[Short exercise]: Extract the entries in their exact form.

[Data in this exercise]:

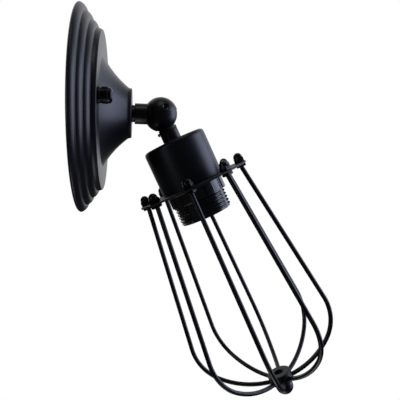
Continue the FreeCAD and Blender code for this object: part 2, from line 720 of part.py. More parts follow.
def make_friction_pieces():
    """The spring and the cupped seat that press on the rotor from the neck side."""
    spring_end = plug_end() - S.friction_spring_height
    outer = S.plug_radius - S.seat_clearance
    make_ring("friction_spring", S.seat_bore, outer, -plug_end(), -spring_end, on_wall_axis(ball_reach()))
    body = new_body("friction_seat")
    cavity, land = cavity_radius(), S.seat_land_radius
    rim = -side_of(cavity, land)
    turn(body, [(S.seat_bore, -spring_end), (outer, -spring_end), (outer, rim), (land, rim, cavity),
                (S.seat_bore, -side_of(cavity, S.seat_bore))])
    keep(body, on_wall_axis(ball_reach()))


def make_rotor():
    """The inner ball, bored for the stem and relieved towards the neck for the leads."""
    body = new_body("rotor_ball")
    radius, way = S.rotor_radius, S.lead_way_radius
    bore = S.spigot_radius + S.thread_clearance
    seat = rotor_bore_floor()
    turn(body, [(way, side_of(radius, way) * -1, -radius), (radius, as_dim(0), -radius),
                (bore, side_of(radius, bore)), (bore, seat), (way, seat)])
    relief = new_sketch(body)
    draw_box(relief, as_dim(0), -radius * 1.2, radius * 1.2, as_dim(0))
    pocket(body, relief, way * 2, both_ways=True)
    keep(body, on_head_axis())


def rotor_bore_floor():
    return S.rotor_radius / 4


def make_collar():
    """A dished washer that rides on the ball and covers the slot round the stem, with a tab bent over the stem."""
    body = new_body("stem_collar")
    inner, back, radius = S.shell_radius + S.collar_gap, S.stem_top - S.face_gap, S.collar_radius
    bore = S.spigot_radius + S.thread_clearance
    turn(body, [(bore, side_of(inner, bore), inner), (radius, side_of(inner, radius)), (radius, back),
                (bore, back)])
    tab = new_sketch(body)
    near = S.stem_radius + S.face_gap
    draw_path(tab, [(radius - S.tab_thickness, back - S.tab_height), (near + S.tab_thickness, back - S.tab_height),
                    (near + S.tab_thickness, back + S.tab_overhang), (near, back + S.tab_overhang), (near, back),
                    (radius - S.tab_thickness, back)])
    pad(body, tab, S.tab_width, both_ways=True)
    keep(body, on_head_axis())


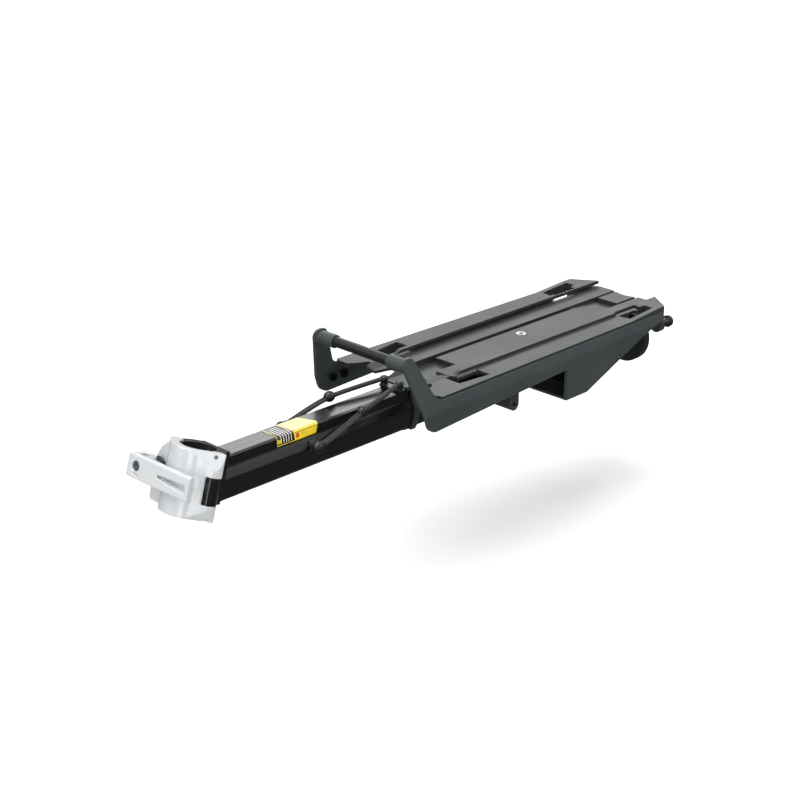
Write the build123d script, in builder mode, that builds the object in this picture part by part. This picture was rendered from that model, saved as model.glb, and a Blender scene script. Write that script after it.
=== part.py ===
from build123d import *

import math
import os

os.makedirs("parts", exist_ok=True)

# Seatpost-mounted beam rack, millimetres. +X runs rearward, +Y to the bicycle's right, +Z up from
# the deck. The origin is the centre of the seatpost bore.
postLean = 17.0  # the seatpost leans this far rearward at its top, degrees
postRadius = 15.95  # bore of the liners, for a 31.8 post
linerWall = 1.9
clampBore = postRadius + linerWall + 0.05
clampTop = 4.0
clampBottom = -57.0
jawRadius = 26.0
splitP = -3.4  # the jaw and the bracket part at this distance ahead of the post axis
grooveCount = 5
groovePitch = 11.0
moveGap = 0.35  # clearance between pieces that move on each other

hingeP = -2.4
hingeY = -27.2
knuckleRadius = 7.4
knuckleTop = -17.0
knuckleBottom = -42.0
hingePinRadius = 2.5
hingePinTop = -3.0
lockScrewRadius = 1.8
lockScrewDepth = 2.2
facetHigh = (-15.0, -15.8, 9.8)  # ends of the ridge that bounds the upper slanted face
facetLow = (-5.0, -35.1, -6.0)
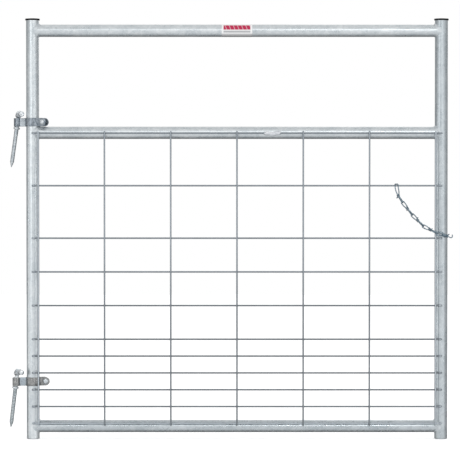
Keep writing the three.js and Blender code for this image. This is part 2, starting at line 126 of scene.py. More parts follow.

[Correct response]:
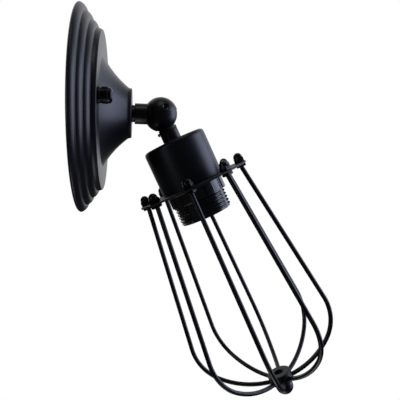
Continue the FreeCAD and Blender code for this object: part 2, from line 720 of part.py. More parts follow.
def make_friction_pieces():
    """The spring and the cupped seat that press on the rotor from the neck side."""
    spring_end = plug_end() - S.friction_spring_height
    outer = S.plug_radius - S.seat_clearance
    make_ring("friction_spring", S.seat_bore, outer, -plug_end(), -spring_end, on_wall_axis(ball_reach()))
    body = new_body("friction_seat")
    cavity, land = cavity_radius(), S.seat_land_radius
    rim = -side_of(cavity, land)
    turn(body, [(S.seat_bore, -spring_end), (outer, -spring_end), (outer, rim), (land, rim, cavity),
                (S.seat_bore, -side_of(cavity, S.seat_bore))])
    keep(body, on_wall_axis(ball_reach()))


def make_rotor():
    """The inner ball, bored for the stem and relieved towards the neck for the leads."""
    body = new_body("rotor_ball")
    radius, way = S.rotor_radius, S.lead_way_radius
    bore = S.spigot_radius + S.thread_clearance
    seat = rotor_bore_floor()
    turn(body, [(way, side_of(radius, way) * -1, -radius), (radius, as_dim(0), -radius),
                (bore, side_of(radius, bore)), (bore, seat), (way, seat)])
    relief = new_sketch(body)
    draw_box(relief, as_dim(0), -radius * 1.2, radius * 1.2, as_dim(0))
    pocket(body, relief, way * 2, both_ways=True)
    keep(body, on_head_axis())


def rotor_bore_floor():
    return S.rotor_radius / 4


def make_collar():
    """A dished washer that rides on the ball and covers the slot round the stem, with a tab bent over the stem."""
    body = new_body("stem_collar")
    inner, back, radius = S.shell_radius + S.collar_gap, S.stem_top - S.face_gap, S.collar_radius
    bore = S.spigot_radius + S.thread_clearance
    turn(body, [(bore, side_of(inner, bore), inner), (radius, side_of(inner, radius)), (radius, back),
                (bore, back)])
    tab = new_sketch(body)
    near = S.stem_radius + S.face_gap
    draw_path(tab, [(radius - S.tab_thickness, back - S.tab_height), (near + S.tab_thickness, back - S.tab_height),
                    (near + S.tab_thickness, back + S.tab_overhang), (near, back + S.tab_overhang), (near, back),
                    (radius - S.tab_thickness, back)])
    pad(body, tab, S.tab_width, both_ways=True)
    keep(body, on_head_axis())


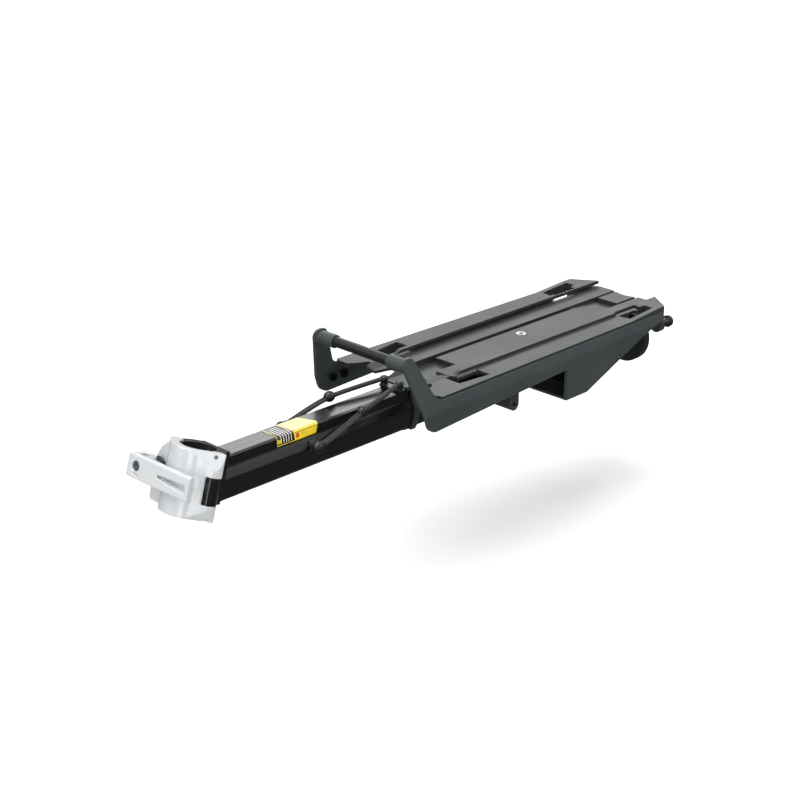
Write the build123d script, in builder mode, that builds the object in this picture part by part. This picture was rendered from that model, saved as model.glb, and a Blender scene script. Write that script after it.
=== part.py ===
from build123d import *

import math
import os

os.makedirs("parts", exist_ok=True)

# Seatpost-mounted beam rack, millimetres. +X runs rearward, +Y to the bicycle's right, +Z up from
# the deck. The origin is the centre of the seatpost bore.
postLean = 17.0  # the seatpost leans this far rearward at its top, degrees
postRadius = 15.95  # bore of the liners, for a 31.8 post
linerWall = 1.9
clampBore = postRadius + linerWall + 0.05
clampTop = 4.0
clampBottom = -57.0
jawRadius = 26.0
splitP = -3.4  # the jaw and the bracket part at this distance ahead of the post axis
grooveCount = 5
groovePitch = 11.0
moveGap = 0.35  # clearance between pieces that move on each other

hingeP = -2.4
hingeY = -27.2
knuckleRadius = 7.4
knuckleTop = -17.0
knuckleBottom = -42.0
hingePinRadius = 2.5
hingePinTop = -3.0
lockScrewRadius = 1.8
lockScrewDepth = 2.2
facetHigh = (-15.0, -15.8, 9.8)  # ends of the ridge that bounds the upper slanted face
facetLow = (-5.0, -35.1, -6.0)
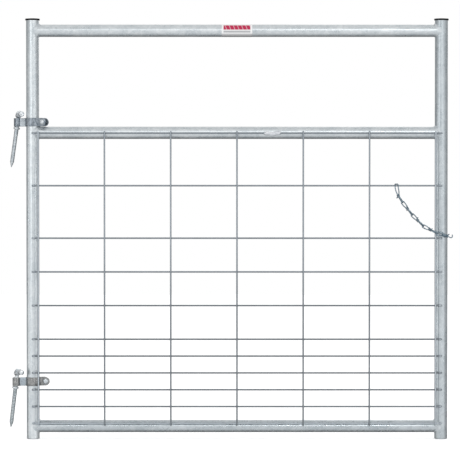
Keep writing the three.js and Blender code for this image. This is part 2, starting at line 126 of scene.py. More parts follow.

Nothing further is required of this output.